Что ж, она его понимала. У нее было свое дело, за которое она радела, у него – свое. И в данном случае интересы их не совпадали. Он сидел перед ней, такой невозможно элегантный и надменный, холодно глядя на нее огромными черными глазами, как на полотнах Пиросмани. Липартия был дьявольски красив и, по-видимому, хорошо знал это. Во всяком случае, скромно одетая невзрачная женщина, пришедшая к нему в редакцию, не вызывала у него никаких эмоций, кроме насмешливого недоумения и легкого раздражения оттого, что ради нее пришлось оторваться от работы.
– Гиви Симеонович, вряд ли имеет смысл делать тайну из очевидных вещей. Вам рассказал об этом Геннадий Свалов, несмотря на категорический запрет разглашать оперативную информацию и обсуждать проблему с кем бы то ни было. Он совершил служебный проступок и будет за это наказан. Но я прошу вас выслушать меня, потому что у нас есть очень веские причины не предавать дело Черкасова огласке. Вы журналист, и вы наверняка сами понимаете, какие последствия могут произойти из безосновательного разжигания скандала вокруг еврейской темы.
– Я не считаю это безосновательным. Гибель еврейских мальчиков – достаточное основание для этого. Вы не находите?
– Нет, – твердо сказала Настя. – Я не нахожу. Если вы посмотрите статистику, то увидите, что гибнут юноши всех национальностей, всех без исключения. Но почему-то смерть десятков чеченцев, армян, татар или лезгинов не побуждает вас браться за перо. А что евреи? Они особенные? Им судьбой заказано умирать от рук преступников? Или дело в том, что еврейский вопрос как один из наиболее болезненных даст вашей газете возможность порезвиться на своих страницах?

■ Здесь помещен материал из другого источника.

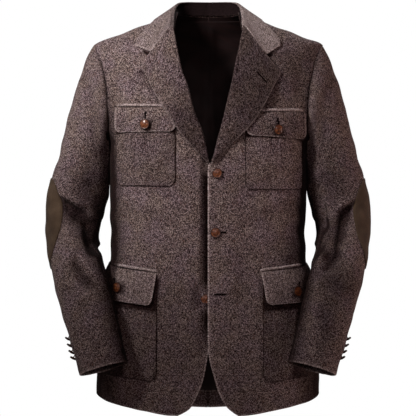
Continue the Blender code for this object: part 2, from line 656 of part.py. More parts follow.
def sleeve_at(angle, station):
    """Sleeve skin: stations below 0 are the cap between armhole and first ring."""
    angle, station = np.broadcast_arrays(angle, station)
    ring, along = sleeve_ring(angle, np.maximum(station, 0))
    start = armhole_loop(angle)
    t = np.clip(1 + station / CAP_LENGTH, 0, 1)[..., None]
    outside = np.cos(angle)
    leave = np.stack((CAP_LEAVE[0] + CAP_LEAVE_OUTSIDE[0] * outside,
                      -CAP_LEAVE[1] * np.sin(angle),
                      -CAP_LEAVE[2] - CAP_LEAVE_OUTSIDE[2] * outside), -1)
    inner, outer = CAP_ARRIVE
    arrive = along * (inner + (outer - inner) * (outside + 1) / 2)[..., None]
    cap = (start * (1 + 2 * t) * (1 - t) ** 2 + ring * t * t * (3 - 2 * t)
           + leave * t * (1 - t) ** 2 - arrive * t * t * (1 - t))
    return beside_body(np.where(t < 1, cap, ring))


def beside_body(points):
    """Sleeve points below the armhole, kept outside the body's side.

    The x of the side comes from the ring's superellipse; the greater of it and
    the sleeve's own x is taken softly, as half of sum and root of squares.
    """
    x, y, z = points[..., 0], points[..., 1], points[..., 2]
    n = body("squareness", z)
    depth = np.where(y < 0, body("front", z), body("back", z))
    side_x = body("half_width", z) * (1 - np.clip(np.abs(y) / depth, 0, 1) ** n) ** (1 / n)
    over = x - (side_x + SLEEVE_REST)
    pressed = x + (np.sqrt(over ** 2 + SIDE_SOFTNESS ** 2) - over) / 2
    below = 1 - ramp(z, ARMHOLE_FOOT - 0.010, ARMHOLE_FOOT + 0.010)
    return np.stack((x + below * (pressed - x), y, z), axis=-1)


def sleeve_skin(angle, station, out=0.0):
    """The sleeve's skin moved out along its normal."""
    angle, station = np.broadcast_arrays(np.asarray(angle, float), np.asarray(station, float))
    small = 2e-3
    low, high = np.clip(station - small, -CAP_LENGTH, 1), np.clip(station + small, -CAP_LENGTH, 1)
    round_it = sleeve_at(angle + small, station) - sleeve_at(angle - small, station)
    down = sleeve_at(angle, high) - sleeve_at(angle, low)
    normal = unit(np.cross(round_it, down))
    normal *= np.sign((normal[..., :1] * np.cos(angle)[..., None]
                       - normal[..., 1:2] * np.sin(angle)[..., None]) + 1e-9)
    return sleeve_at(angle, station) + normal * np.asarray(out)[..., None]


SLEEVE_ROWS = np.concatenate((
    [-CAP_LENGTH * (1 - CAP_GAP)], np.linspace(-0.33, -0.08, 4), np.linspace(0, 0.6, 7),
    np.linspace(0.72, 1.0, 3)))


def sleeve_piece(name, side, span, columns):
    start, end = np.radians(span)
    half_gap = SEAM / 2 / arm("half_width", 0.5)
    angle = np.linspace(start + half_gap, end - half_gap, columns)
    rows = SLEEVE_ROWS[:, None]
    wall_from(name + side, mirrored(side, sleeve_skin(angle, rows)),
              mirrored(side, sleeve_skin(angle, rows, -WALL)), "tweed")


def elbow_patch(side):
    """Oval of suede: rings from its middle out, on the sleeve's skin."""
    turn = np.linspace(0, 2 * np.pi, 18, endpoint=False)
    middle = (PATCH_FROM + PATCH_TO) / 2
    reach = (PATCH_TO - PATCH_FROM) / 2
    sizes = np.array([0.03, 0.4, 0.72, 1.0])
    angle = np.radians(PATCH_CENTRE + PATCH_SPREAD * np.cos(turn) * sizes[:, None])
    station = middle + reach * np.sin(turn) * sizes[:, None]
    bottom = sleeve_skin(angle, station, PATCH_REST)
    top = sleeve_skin(angle, station, PATCH_REST + PATCH_WALL)
    rows = np.concatenate((top, bottom[::-1]), axis=0)
    disc_rows("elbow_patch_" + side, mirrored(side, rows), "suede")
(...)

– Вы напрасно пытаетесь меня оскорбить. И не передергивайте. Речь идет не просто о смерти еврейских мальчиков от рук преступников, а о маньяке, целенаправленно их убивающем. Если бы я узнал о том, что ваш Черкасов похищает, насилует и убивает татарских или лезгинских мальчиков, моя реакция была бы точно такой же.

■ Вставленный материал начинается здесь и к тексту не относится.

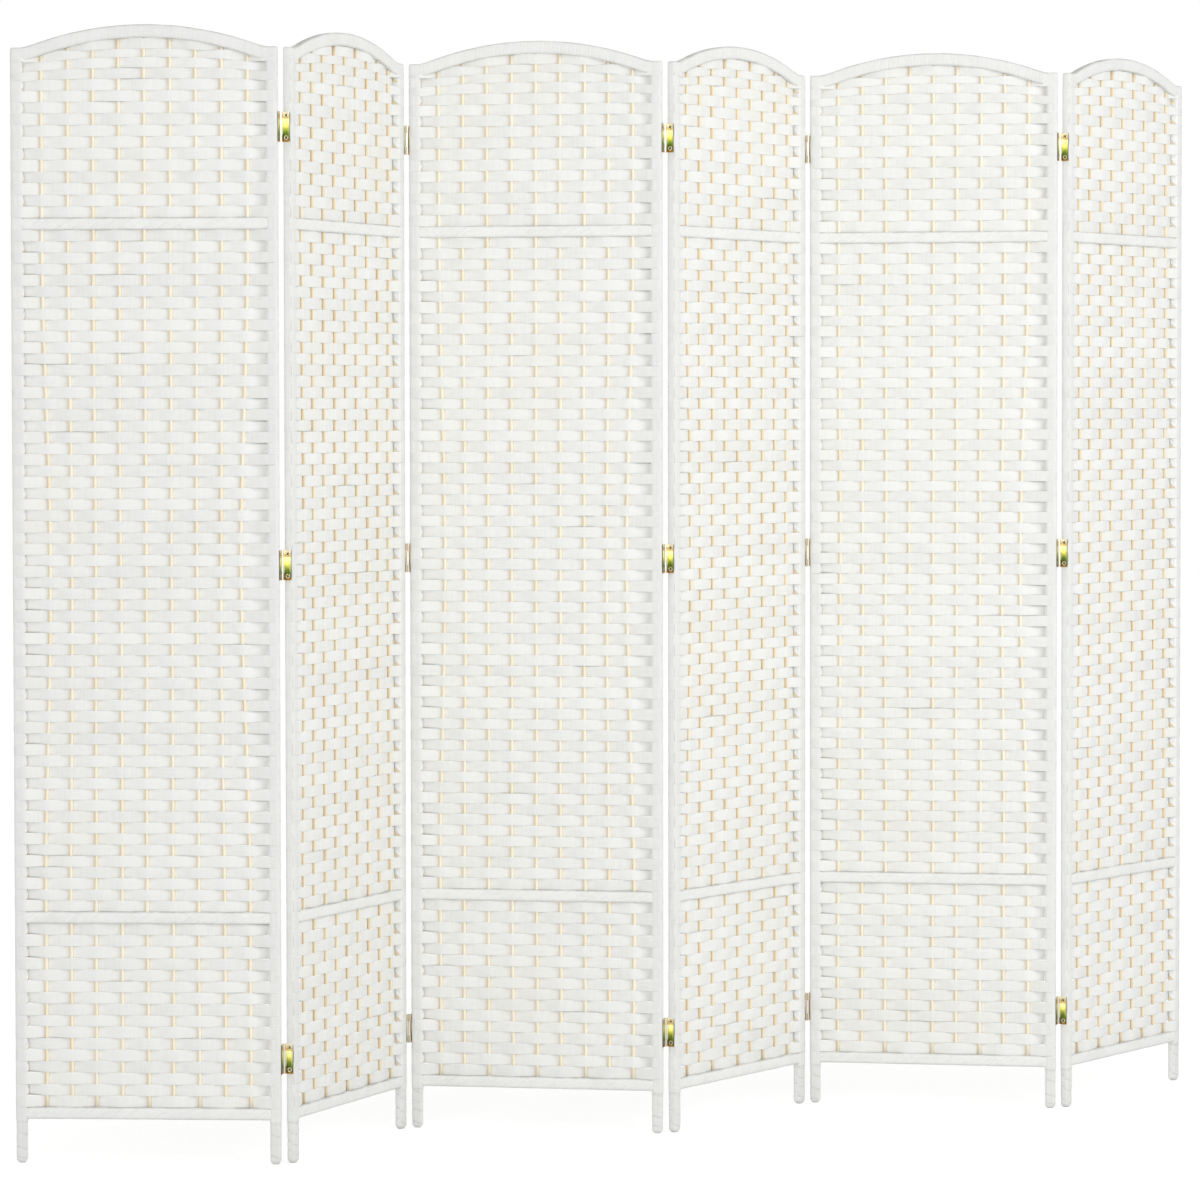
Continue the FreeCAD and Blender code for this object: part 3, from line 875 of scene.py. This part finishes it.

– Я вам не верю. Вы никогда не стали бы заниматься татарскими или русскими мальчиками, потому что вам это неинтересно. Для вас вся изюминка заключается именно в том, что они – евреи. С этим можно поиграть, на этом можно сделать ряд громких статей. Не делайте из меня дурочку, Гиви Симеонович. Вы своими необдуманными действиями вынуждаете нас задержать преступника уже сегодня, хотя у нас еще очень мало улик против него. Завтра в газетах появятся сообщения, из которых Черкасов поймет, что мы его разыскиваем и обложили со всех сторон. И попытается скрыться и уничтожить все следы. Подумайте хотя бы о том, что где-то он прячет мальчиков, которые останутся совершенно беспомощными после его ареста. Мы же не знаем, где это место, поэтому и оставляем Черкасова на свободе в надежде на то, что он нас туда приведет. И если с мальчиками что-нибудь случится, это будет только на вашей совести, Гиви Симеонович. На вашей и на совести Свалова.

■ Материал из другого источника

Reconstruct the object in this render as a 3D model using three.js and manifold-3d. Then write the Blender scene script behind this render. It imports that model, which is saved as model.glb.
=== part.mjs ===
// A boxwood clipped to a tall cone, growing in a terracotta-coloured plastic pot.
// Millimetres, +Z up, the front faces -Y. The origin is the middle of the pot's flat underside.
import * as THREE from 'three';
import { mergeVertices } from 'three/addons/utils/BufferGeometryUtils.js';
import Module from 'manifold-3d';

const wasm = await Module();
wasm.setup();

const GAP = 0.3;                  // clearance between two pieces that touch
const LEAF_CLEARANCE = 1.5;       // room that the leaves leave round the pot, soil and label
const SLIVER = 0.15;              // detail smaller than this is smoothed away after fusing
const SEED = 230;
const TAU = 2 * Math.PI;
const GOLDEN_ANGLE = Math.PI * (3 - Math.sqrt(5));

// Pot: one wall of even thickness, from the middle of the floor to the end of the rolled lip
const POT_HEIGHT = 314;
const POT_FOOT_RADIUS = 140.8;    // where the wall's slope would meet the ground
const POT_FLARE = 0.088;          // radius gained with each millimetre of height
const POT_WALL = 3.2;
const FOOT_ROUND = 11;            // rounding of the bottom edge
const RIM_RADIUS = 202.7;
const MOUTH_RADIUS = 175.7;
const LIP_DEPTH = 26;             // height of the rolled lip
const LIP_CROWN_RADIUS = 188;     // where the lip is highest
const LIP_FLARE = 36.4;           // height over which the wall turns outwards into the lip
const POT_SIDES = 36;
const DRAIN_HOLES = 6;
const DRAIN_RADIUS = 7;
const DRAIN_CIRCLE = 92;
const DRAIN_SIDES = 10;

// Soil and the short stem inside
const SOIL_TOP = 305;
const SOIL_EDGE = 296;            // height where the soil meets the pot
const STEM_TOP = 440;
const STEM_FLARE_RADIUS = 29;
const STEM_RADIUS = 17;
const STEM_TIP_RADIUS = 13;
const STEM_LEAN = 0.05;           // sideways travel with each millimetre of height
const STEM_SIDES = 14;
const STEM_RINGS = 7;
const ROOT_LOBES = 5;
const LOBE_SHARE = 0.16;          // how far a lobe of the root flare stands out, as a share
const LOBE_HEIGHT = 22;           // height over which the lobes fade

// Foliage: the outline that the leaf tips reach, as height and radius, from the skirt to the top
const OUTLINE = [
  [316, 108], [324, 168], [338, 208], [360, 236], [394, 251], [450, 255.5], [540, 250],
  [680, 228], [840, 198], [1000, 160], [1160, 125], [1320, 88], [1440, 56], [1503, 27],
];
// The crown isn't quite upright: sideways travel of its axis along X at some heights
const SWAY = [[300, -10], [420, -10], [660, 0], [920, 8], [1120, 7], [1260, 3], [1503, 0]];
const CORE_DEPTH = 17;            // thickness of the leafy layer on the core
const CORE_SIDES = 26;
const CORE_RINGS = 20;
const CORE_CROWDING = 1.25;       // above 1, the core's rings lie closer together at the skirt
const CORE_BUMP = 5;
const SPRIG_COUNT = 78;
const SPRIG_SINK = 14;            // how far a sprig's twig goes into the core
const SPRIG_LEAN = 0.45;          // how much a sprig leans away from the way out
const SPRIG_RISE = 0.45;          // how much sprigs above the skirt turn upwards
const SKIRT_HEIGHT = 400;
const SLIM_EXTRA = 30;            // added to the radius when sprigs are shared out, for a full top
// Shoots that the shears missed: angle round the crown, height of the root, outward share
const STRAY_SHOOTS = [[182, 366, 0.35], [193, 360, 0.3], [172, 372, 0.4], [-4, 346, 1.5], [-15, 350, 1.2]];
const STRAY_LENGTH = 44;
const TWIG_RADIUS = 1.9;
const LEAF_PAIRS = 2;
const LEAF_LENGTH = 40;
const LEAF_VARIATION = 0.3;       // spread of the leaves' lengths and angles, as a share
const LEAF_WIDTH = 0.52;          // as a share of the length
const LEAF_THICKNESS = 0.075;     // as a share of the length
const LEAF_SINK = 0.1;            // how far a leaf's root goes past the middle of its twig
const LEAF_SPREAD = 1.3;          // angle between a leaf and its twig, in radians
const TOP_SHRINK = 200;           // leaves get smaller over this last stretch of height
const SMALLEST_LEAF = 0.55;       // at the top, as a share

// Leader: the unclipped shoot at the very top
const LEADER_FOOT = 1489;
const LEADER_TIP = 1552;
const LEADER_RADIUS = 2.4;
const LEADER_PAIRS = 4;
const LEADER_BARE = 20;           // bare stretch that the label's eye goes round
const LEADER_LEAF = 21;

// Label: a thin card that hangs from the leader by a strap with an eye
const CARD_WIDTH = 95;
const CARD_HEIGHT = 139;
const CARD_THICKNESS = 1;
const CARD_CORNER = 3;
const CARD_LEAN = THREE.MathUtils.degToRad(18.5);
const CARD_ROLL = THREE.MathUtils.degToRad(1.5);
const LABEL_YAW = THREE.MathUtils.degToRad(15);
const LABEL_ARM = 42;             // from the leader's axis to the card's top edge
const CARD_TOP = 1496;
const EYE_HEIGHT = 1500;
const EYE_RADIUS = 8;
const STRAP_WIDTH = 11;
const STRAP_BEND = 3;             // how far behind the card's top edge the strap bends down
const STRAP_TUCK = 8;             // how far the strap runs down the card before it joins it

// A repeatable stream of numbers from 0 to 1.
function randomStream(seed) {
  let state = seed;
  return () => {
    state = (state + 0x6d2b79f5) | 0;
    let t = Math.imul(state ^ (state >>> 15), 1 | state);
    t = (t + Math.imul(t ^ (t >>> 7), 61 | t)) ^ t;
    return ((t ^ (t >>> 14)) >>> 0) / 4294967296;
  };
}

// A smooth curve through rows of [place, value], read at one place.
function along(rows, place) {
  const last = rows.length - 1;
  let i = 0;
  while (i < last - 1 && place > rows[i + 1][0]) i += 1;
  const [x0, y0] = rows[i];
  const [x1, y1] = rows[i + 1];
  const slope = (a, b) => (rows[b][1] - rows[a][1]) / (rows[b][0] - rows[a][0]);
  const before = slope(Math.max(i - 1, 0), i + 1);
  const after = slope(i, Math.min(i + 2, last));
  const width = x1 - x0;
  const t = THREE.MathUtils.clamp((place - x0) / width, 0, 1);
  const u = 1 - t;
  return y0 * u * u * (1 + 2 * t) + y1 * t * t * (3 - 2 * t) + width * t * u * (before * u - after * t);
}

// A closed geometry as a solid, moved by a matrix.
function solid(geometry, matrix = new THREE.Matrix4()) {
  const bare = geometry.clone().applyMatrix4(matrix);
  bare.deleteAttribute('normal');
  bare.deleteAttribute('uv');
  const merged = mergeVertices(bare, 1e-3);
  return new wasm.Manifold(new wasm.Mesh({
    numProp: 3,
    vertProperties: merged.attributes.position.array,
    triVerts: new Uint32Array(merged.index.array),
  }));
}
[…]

– Как вы, милиционеры, любите перекладывать на других ответственность, – усмехнулся Липартия. – А в том, что Черкасов уже восемь месяцев уничтожает еврейских детей и никто его не остановил, чья вина? Тоже моя? Что наша доблестная милиция делала целых восемь месяцев? Почему не искала его? Почему позволила ему погубить девять жизней?
Настя поняла, что все бесполезно. Он не слышит ее. Не хочет слышать. Он слушает только самого себя. Внезапно ее охватила такая злость, что она почти потеряла контроль над собой.
– Гиви Симеонович, можно задать вам вопрос не по теме?
– Пожалуйста.
– В каком году вы окончили среднюю школу?
– Какое это имеет значение? – изумился Липартия.
– Я прошу вас ответить, если можно.
– В семьдесят четвертом.
– И потом что? Армия? Или институт?
– Институт. Я не понимаю цели ваших вопросов.
– Я тоже не понимаю, – улыбнулась Настя. – Но мне кажется, что в школе вы были активным комсомольцем, а в институте – членом бюро. Я угадала?